A joint effort: In the end, the West’s primary motivation for prolonged engagement in the Middle East is because of the threats the region poses to its interests. The U.S. cannot do it all alone, a Middle East reconstruction plan, political reform and possibility of some military action, all require an effective international coalition. It is a long-term effort, requiring deep Western resolve, of a type rarely manifested in recent years (especially by Europe). Europe and other allies must do their share, and this is especially true of the Arab countries. Every partner will have particular concerns and constraints, but the U.S. must make clear that a generational battle requires a different order of response, and that the nature of the response will have an important impact on their overall relations with it. Turkey, for example, must understand the new priorities. When the U.S. shows true resolve and leadership, partners tend to fall line more readily.

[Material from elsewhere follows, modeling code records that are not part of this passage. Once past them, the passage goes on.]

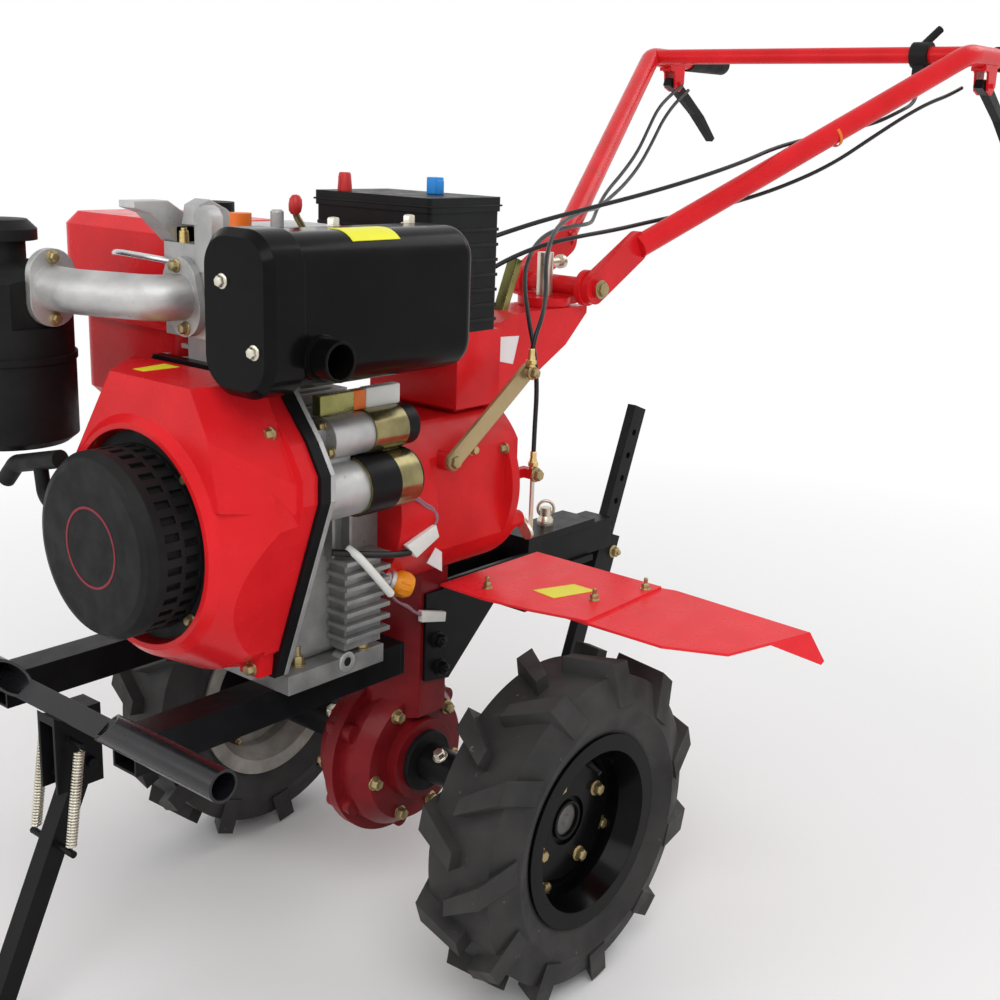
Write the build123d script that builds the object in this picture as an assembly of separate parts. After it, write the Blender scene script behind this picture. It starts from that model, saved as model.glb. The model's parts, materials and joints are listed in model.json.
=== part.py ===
from build123d import *
import os
from math import atan2, cos, degrees, hypot, pi, radians, sin, sqrt, tan

# Walking tractor with an air-cooled single-cylinder diesel engine.
# X points forward, Y to the machine's left and Z up, all in millimetres.
# Stations along X are given from the wheel axle; AXLE_X moves the finished
# pieces so that the origin is on the ground at the middle of the length.

# Clearances
SEAT_GAP = 0.2
TURN_GAP = 0.06
SLIDE_GAP = 0.5
SIDE_GAP = 0.3

# Tyres, 4.00-8 with chevron lugs
TYRE_RADIUS = 208.0
TRACK = 570.0
TREAD_RADIUS = 187.0
TYRE_WIDTH = 114.0
LUGS_PER_SIDE = 11
LUG_ROOT = 20.0
LUG_END = 30.0
LUG_SLANT = 40.0
LUG_WRAP = 34.0
LUG_START = 8.0

# Rims, 8 inch
RIM_FLANGE_RADIUS = 118.0
BEAD_RADIUS = 102.0
WELL_RADIUS = 90.0
RIM_WIDTH = 94.0
RIM_WALL = 4.0
DISC_OFFSET = 2.0
DISC_THICKNESS = 6.0
DISC_HOLE = 30.0
RIM_BOLT_CIRCLE = 84.0

# Hubs and output shaft
HUB_RADIUS = 24.0
HUB_FLANGE_RADIUS = 70.0
HUB_FLANGE_THICKNESS = 6.0
SHAFT_RADIUS = 15.0
SHAFT_ENGAGEMENT = 22.0

# Final drive and gear casing
DRIVE_RADIUS = 98.0
DRIVE_HALF_WIDTH = 45.0
DRIVE_FACE = 84.0
DRIVE_SHOULDER = 25.0
DRIVE_LIP = 112.0
DRIVE_LIP_WIDTH = 14.0
BOSS_RADIUS = 53.0
BOSS_END = 60.0
SEAL_RADIUS = 39.0
SEAL_THICKNESS = 8.0
CASING_LENGTH = 104.0
CASING_WIDTH = 116.0
CASING_SLOPE = 42.0

# Gearbox and clutch housing
CRANK_HEIGHT = 365.0
GEARBOX_RADIUS = 115.0
GEARBOX_SIDE = 99.0
GEARBOX_DROP = 11.0
GEARBOX_FLAT = 95.0
GEARBOX_BACK = -118.0
GEARBOX_STEP = 62.0
GEARBOX_FRONT = 106.0
LEVER_X = 21.0
LEVER_Y = 112.0
LEVER_Z = 616.0
LEVER_PIN_X = -111.0
LEVER_PIN_Z = 708.0
LEVER_WIDTH = 22.0
CRANK_ARM_X = -134.0

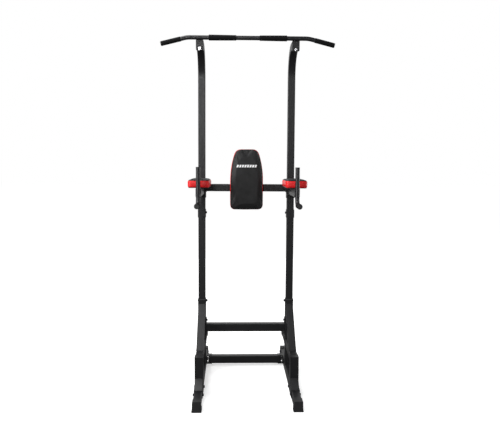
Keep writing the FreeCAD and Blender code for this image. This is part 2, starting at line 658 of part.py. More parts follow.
def back_outline(y):
    """The backrest's outline seen from the front: straight below, narrowing in a curve to the top."""
    rise = BACK_TOP - BACK_TOP_R - BACK_SHOULDER
    top_x = BACK_HALF - BACK_SIDE_R + math.sqrt((BACK_SIDE_R - BACK_TOP_R) ** 2 - rise ** 2)
    lean = math.asin(rise / (BACK_SIDE_R - BACK_TOP_R))

    def around(side, x, z, radius, angle):
        return V(side * (x + radius * math.cos(angle)), y, z + radius * math.sin(angle))

    edges = []
    for side in (1, -1):
        low = (side, BACK_HALF - BACK_LOW_CORNER, BACK_BOTTOM + BACK_LOW_CORNER, BACK_LOW_CORNER)
        curve = (side, BACK_HALF - BACK_SIDE_R, BACK_SHOULDER, BACK_SIDE_R)
        top = (side, top_x, BACK_TOP - BACK_TOP_R, BACK_TOP_R)
        edges.append(Part.LineSegment(around(*low, 0), around(*curve, 0)).toShape())
        for corner, start, end in ((low, -math.pi / 2, 0), (curve, 0, lean), (top, lean, math.pi / 2)):
            points = [around(*corner, angle) for angle in (start, (start + end) / 2, end)]
            edges.append(Part.Arc(*points).toShape())
    foot_x = BACK_HALF - BACK_LOW_CORNER
    edges.append(Part.LineSegment(V(-foot_x, y, BACK_BOTTOM), V(foot_x, y, BACK_BOTTOM)).toShape())
    edges.append(Part.LineSegment(V(-top_x, y, BACK_TOP), V(top_x, y, BACK_TOP)).toShape())
    return Part.Wire(Part.__sortEdges__(edges))


def make_backrest():
    pad = Part.Face(back_outline(BACK_FRONT_Y)).extrude(V(0, BACK_THICK, 0))
    front_edges = [e for e in pad.Edges if e.CenterOfMass.y < BACK_FRONT_Y + 0.01]
    save("backrest_pad", pad.makeFillet(BACK_EDGE_R, front_edges))
    inset = back_outline(BACK_REAR).makeOffset2D(-BACK_BOARD_INSET)
    board = Part.Face(inset).extrude(V(0, BACK_BOARD, 0))
    plate_z = (BACK_MOUNT_BOTTOM, BACK_MOUNT_TOP)
    mount_face = BOARD_REAR + PLATE
    plate = block((-BACK_MOUNT_HALF, BACK_MOUNT_HALF), (BOARD_REAR, mount_face), plate_z, 8.0, "y")
    bar_face = POST_Y - CROSSBAR / 2
    rib_z = (ARM_BAR_BOTTOM, ARM_BAR_BOTTOM + CROSSBAR)
    ribs = [block(span(side * BACK_RIB_X, PLATE), (mount_face, bar_face), rib_z) for side in (-1, 1)]
    mount = plate.fuse(ribs).removeSplitter()
    screws = []
    for x in (-BACK_SCREW_X, BACK_SCREW_X):
        for z in BACK_SCREWS_Z:
            seat = V(x, mount_face, z)
            mount = drilled(mount, seat + V(0, 1, 0), seat - V(0, PLATE + 1, 0), SCREW_R)
            board = drilled(board, seat, seat - V(0, PLATE + BACK_BOARD + 1, 0), SCREW_R)
            screws.append(screw(seat, V(0, 1, 0), PLATE + BACK_BOARD))
    save("backrest_board", board)
    save("backrest_bracket", mount)
    save("backrest_screws", *screws)


def bar_points(inset=0.0):
    """The bar's route: level in the middle and drooping at both ends."""
    slope = BAR_DROP / (BAR_END_X - BAR_BEND_X)
    end_x = BAR_END_X - inset
    end_z = BAR_Z - slope * (end_x - BAR_BEND_X)
    return [V(-end_x, BAR_Y, end_z), V(-BAR_BEND_X, BAR_Y, BAR_Z), V(BAR_BEND_X, BAR_Y, BAR_Z),
            V(end_x, BAR_Y, end_z)]


def make_pull_up_bar():
    points = bar_points()
    outer = bent_rod(points, BAR_BEND_R, HANDLE_R)
    save("pull_up_bar", outer.cut(bent_rod(points, BAR_BEND_R, HANDLE_R - HANDLE_WALL)))
    face_y = NECK_END_Y - PLATE - BAR_PLATE
    plate_y = (face_y, NECK_END_Y - PLATE)
    plate = block(span(-SIDE_X, NECK_PLATE_W), plate_y, (NECK_PLATE_BOTTOM, BAR_Z - 1), BAR_PLATE_CORNER, "y")
    square_top = block(span(-SIDE_X, NECK_PLATE_W), plate_y, (NECK_Z, BAR_Z - 1))
    plate = plate.fuse(square_top).removeSplitter().cut(outer)
    seat = V(-SIDE_X, face_y, BAR_BOLT_Z)
    plate = drilled(plate, seat - V(0, 1, 0), seat + V(0, BAR_PLATE + 1, 0), BOLT_R)
    save_both("bar_brackets", plate)
    save_both("bar_bolts", bolt(seat, V(0, -1, 0), BAR_PLATE + PLATE))
    centre_grip = pipe(V(-CENTRE_GRIP_OUT, BAR_Y, BAR_Z), V(-CENTRE_GRIP_IN, BAR_Y, BAR_Z),
                       CENTRE_GRIP_R, HANDLE_R)
    save_both("centre_grips", centre_grip)
    along = (points[1] - points[0]).normalize()
    end_grip = pipe(points[0], points[0] + along * END_GRIP_LENGTH, END_GRIP_R, HANDLE_R)
    save_both("end_grips", end_grip)
    save_both("bar_plugs", plug(points[0], -along))


make_floor_tube()
make_foot_caps()
make_main_post()
make_sleeve_bushes()
make_lock_screws()
make_front_post()
make_rails()
make_brace()
make_shoe()
make_front_crossbar()
make_rear_crossbar()
make_lower_upright()
make_coupling()
make_upper_upright()
make_arm_crossbar()
make_arm_bracket()
make_arm()
make_arm_pads()
make_backrest()
make_pull_up_bar()

os.makedirs("parts", exist_ok=True)
for name, shape in PARTS.items():
    shape.exportStep("parts/" + name + ".step")
    solids = len(shape.Solids)
    print(name, solids, "valid" if shape.isValid() else "INVALID", round(shape.Volume / 1000, 1), "cm3")
print(len(PARTS), "sub-parts")
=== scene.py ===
import json
import math

import bmesh
import bpy
from mathutils import Matrix, Vector, noise
from mathutils.bvhtree import BVHTree


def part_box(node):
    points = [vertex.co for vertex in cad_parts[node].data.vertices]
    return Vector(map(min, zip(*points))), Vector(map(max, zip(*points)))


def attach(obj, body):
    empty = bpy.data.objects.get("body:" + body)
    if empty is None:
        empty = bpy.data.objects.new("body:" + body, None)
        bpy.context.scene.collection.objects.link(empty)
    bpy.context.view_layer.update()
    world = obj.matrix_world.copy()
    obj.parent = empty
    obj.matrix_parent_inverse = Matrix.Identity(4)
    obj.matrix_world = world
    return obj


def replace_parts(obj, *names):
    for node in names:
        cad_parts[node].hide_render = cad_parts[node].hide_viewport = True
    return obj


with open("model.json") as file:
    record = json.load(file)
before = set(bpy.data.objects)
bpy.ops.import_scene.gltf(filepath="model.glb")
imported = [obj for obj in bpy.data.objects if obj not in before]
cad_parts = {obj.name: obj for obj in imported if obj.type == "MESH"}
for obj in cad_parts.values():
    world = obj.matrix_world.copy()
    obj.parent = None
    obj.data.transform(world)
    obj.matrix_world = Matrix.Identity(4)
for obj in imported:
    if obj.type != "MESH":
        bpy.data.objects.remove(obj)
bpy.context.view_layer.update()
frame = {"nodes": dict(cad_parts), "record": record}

# The looks of a power tower, in metres, +Z up, with the user's side at -Y. The steel, plastic and
# fasteners are the CAD parts with procedural finishes; the cushions, grips, welds and trim are made here.

MM = 0.001
X = Vector((1, 0, 0))
Y = Vector((0, 1, 0))
Z = Vector((0, 0, 1))
SIDES = (("left", -1), ("right", 1))

# Camera: where the photographer stood, and how the camera was held
CAMERA_PLACE = Vector((-0.0841, -3.5984, 1.3583))
CAMERA_YAW = 1.675          # degrees towards +X
CAMERA_PITCH = 5.015        # degrees down
CAMERA_ROLL = 0.331
CAMERA_LENS = 42.59
SENSOR = 36.0

# Studio
WHITE = (1.0, 1.0, 1.0, 1.0)
FLOOR_COLOUR = (0.9, 0.9, 0.9)
FLOOR_PATCH = (0.93, 0.93, 0.93)
FLOOR_ROUGH = 0.9
FLOOR_SPECULAR = 0.1
FLOOR_SIZE = 60.0
FLOOR_CELLS = 8
FLOOR_NEAR = 1.2            # the floor glows less within this distance, so that shadows show
FLOOR_FAR = 3.6
FLOOR_NEAR_GLOW = 0.52
FLOOR_FAR_GLOW = 0.84       # keeps the pale floor as light as the backdrop far from the lamps
ROOM_LIGHT = 0.18
BACKDROP_WHITE = 1.0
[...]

A word of caution is in order here. In the end, it is all about determination, persistence and a commitment to stay the course. Experience has taught us, however, that political reality and decision-makers’ resolve are not always up to the task. Whole-hearted efforts won’t guarantee success, of course, but they are a prerequisite. The President has spent the past three years doing his very best to stay out of the Middle East morass, on the assumption that the U.S. could not significantly affect the course of events. Developments in the region have now forced him to undertake somewhat greater engagement, but unless he is willing to truly engage, partial measures may just make things worse. The President has to define clear objectives, both for his own administration and, hopefully, for future ones as well.
An old adage warns that “if you do not visit the Middle East, it will visit you.” The U.S. simply cannot escape the region; no matter how much it wishes to do so, its interest there are too wide and deep. The prerequisite for a successful generational struggle is the recognition that this is what we face, and that the costs of benign neglect are unacceptable.